In der Praxis (Abordnungsschule) begnügte man sich dann aber mit Bedingungen, die den Maximalforderungen nicht entsprechen. Da ich aber den Dienst dort angetreten hatte, „kann es keine Probleme geben.“ Was soll man tun, wenn weder Widersprüche, Beschwerden noch Remonstration [= Einwendung eines Beamten gegenüber einer Weisung des Vorgesetzten] bearbeitet werden? Von Vorbildfunktion des öffentlichen Arbeitgebers ist nicht viel zu erkennen.
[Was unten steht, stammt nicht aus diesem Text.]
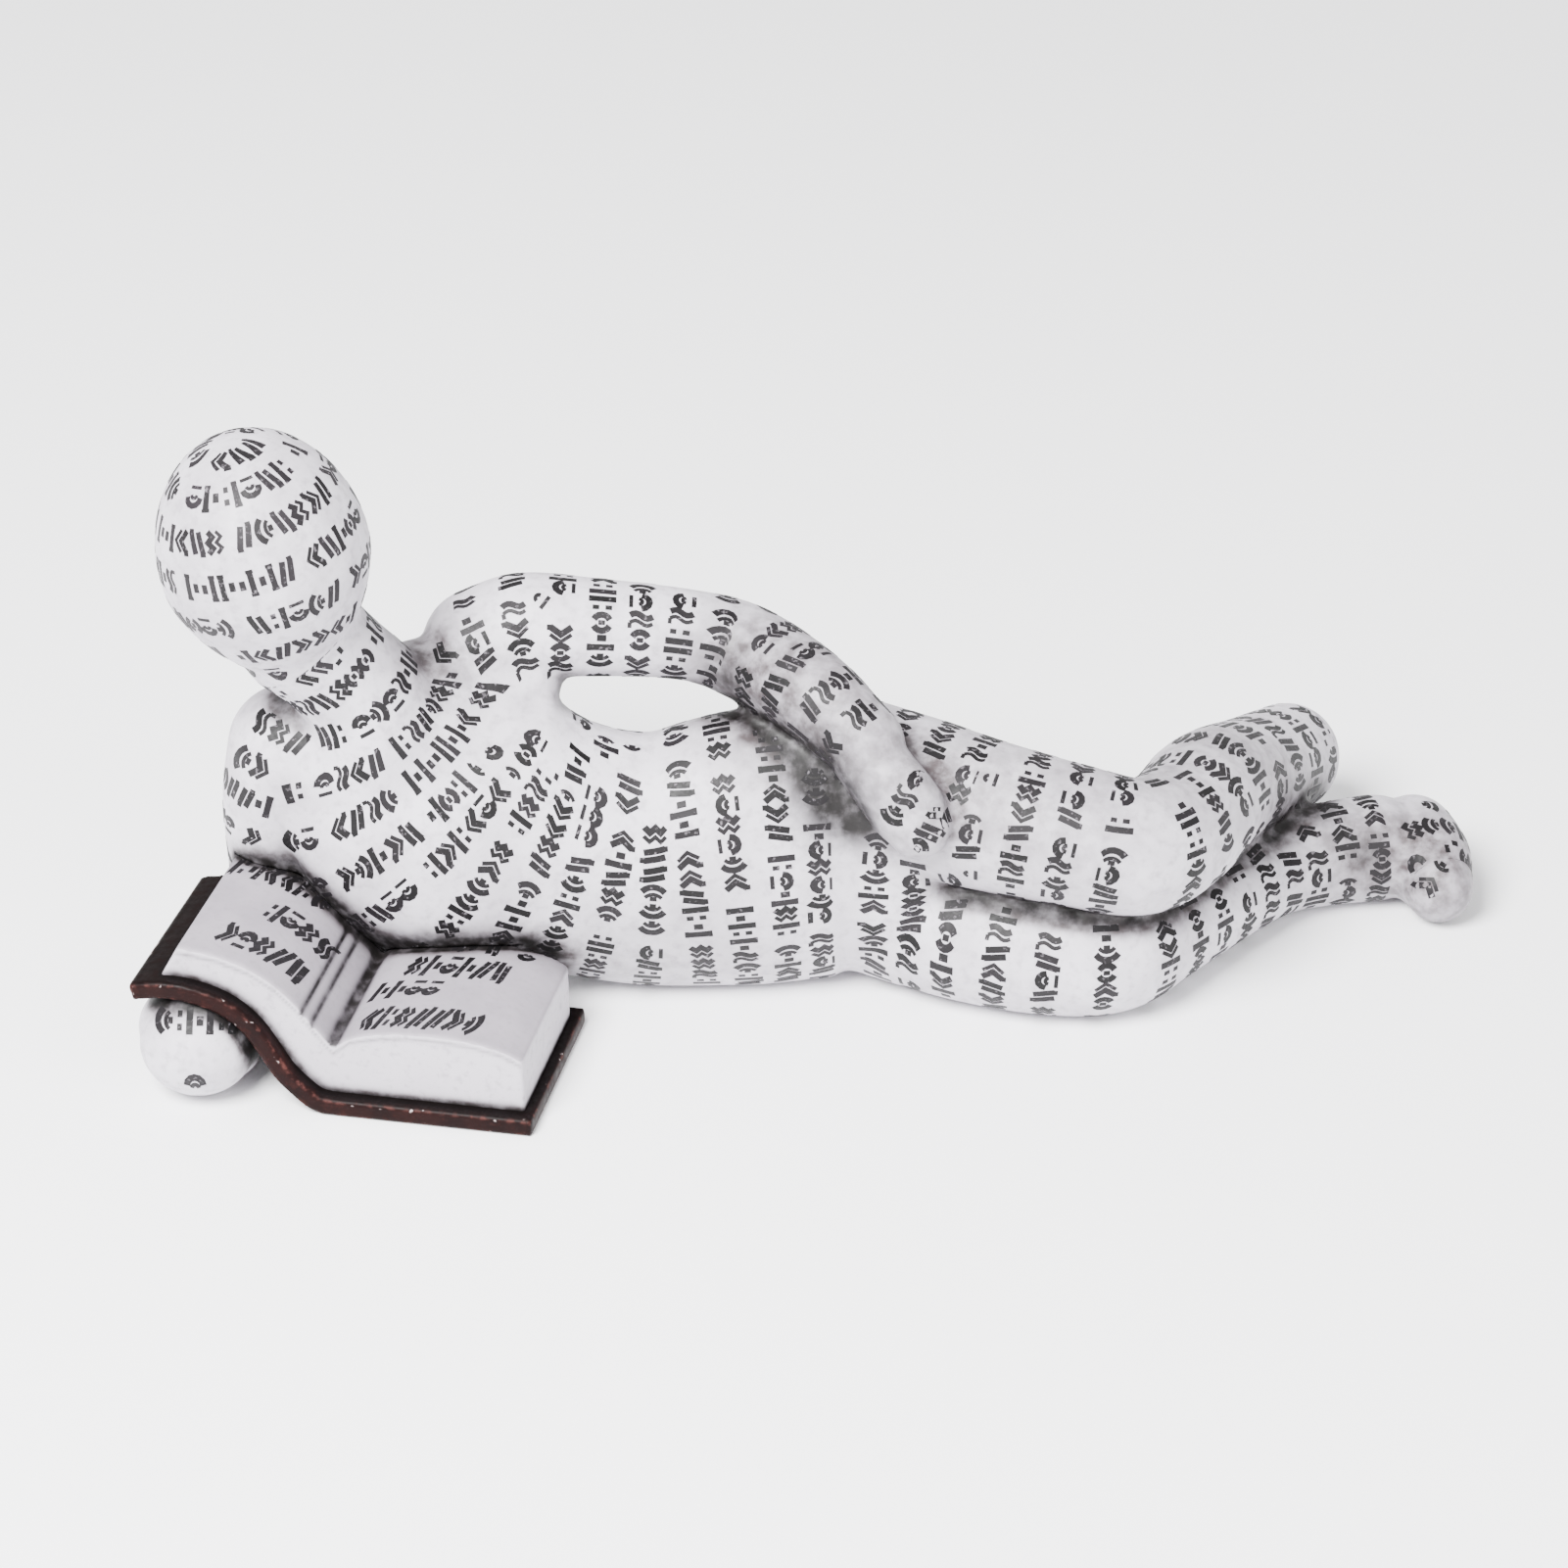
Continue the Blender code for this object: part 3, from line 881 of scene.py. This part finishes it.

Und falls etwas passiert, wird man sich dann aus der Verantwortung nehmen?
Würde man an der Schaffung geeigneter Bedingungen mit vergleichbarem Aufwand arbeiten, wie in meinem Fall an der Vermeidung echter Inklusion, wäre das ein Schritt nach vorn und es würde auch nicht so viel „wertvolle Bürokratie“ (H. Morgan als Col. Potter) verschwendet. Oder hofft man, dass ich endlich aufgebe? Es wird einiges dafür getan:
- Androhung der Abordnung an die entferntesten Gymnasien im Schulamtsbereich,
- Abordnungen knapp unter 6 Monaten,
- „Ihre Qualifikationen interessieren uns nicht“,
- 3 Tage vor Schulbeginn keine Information über Einsatzort usw.
Alles nach dem Motto: „Als mein gelber Wellensittich aus dem Fenster flog, hackte eine Schar von Spatzen auf ihn ein, denn er sang wohl etwas anders und war nicht so grau wie sie...“ (G. Schöne aus „Wellensittich und Spatzen“). Ernst gemeinte Inklusion, inklusives Schulgesetz und Schule insgesamt brauchen personelle, finanzielle, materielle und bauliche Ressourcen zum Wohle unserer Kinder – ohne die Pädagog*innen, Eltern und deren Vertretungen zu vergessen. Vertrauensvoller sachlicher Dialog, das Zulassen konstruktiver kritischer Gedanken, respektvolles Miteinander, Abbau von Barrieren (auch in den Köpfen), Transparenz, Ehrlichkeit, Wertschätzung, Empathie, nachhaltige Entscheidungen und gesundheitsförderliches Handeln sind nötig.
Aussitzen von Problemen, Entscheidungen nur vom Schreibtisch aus, Desinteresse, Passivität, Diskriminierung, Diskreditierung, Diffamierung, anmaßendes Verhalten führen zum Scheitern. Und das zulasten unserer wichtigsten Ressourcen: Kinder und Bildung. Arroganz der Macht ist hier fehl am Platze.
Angelika Gölitz: "Ich bin eine Gymnasiallehrerin im Rollstuhl. Übrigens muss man mit mir deshalb weder lauter noch langsamer reden. Meine Qualifikationen (Diplomlehrerin, postgraduales Studium, Staatsexamen LA Gymnasium in 2 Fächern, Führungskräfte 1 u. 2 u. a.), mein Können als Lehrerin und die vielseitigen Erfahrungen aus den bisherigen Tätigkeiten (ÖPR, Abituraufgabenkommission, Leitung von ThILLM-Fortbildungen u.v.m.) habe ich auch nicht verloren, sondern ein Bein."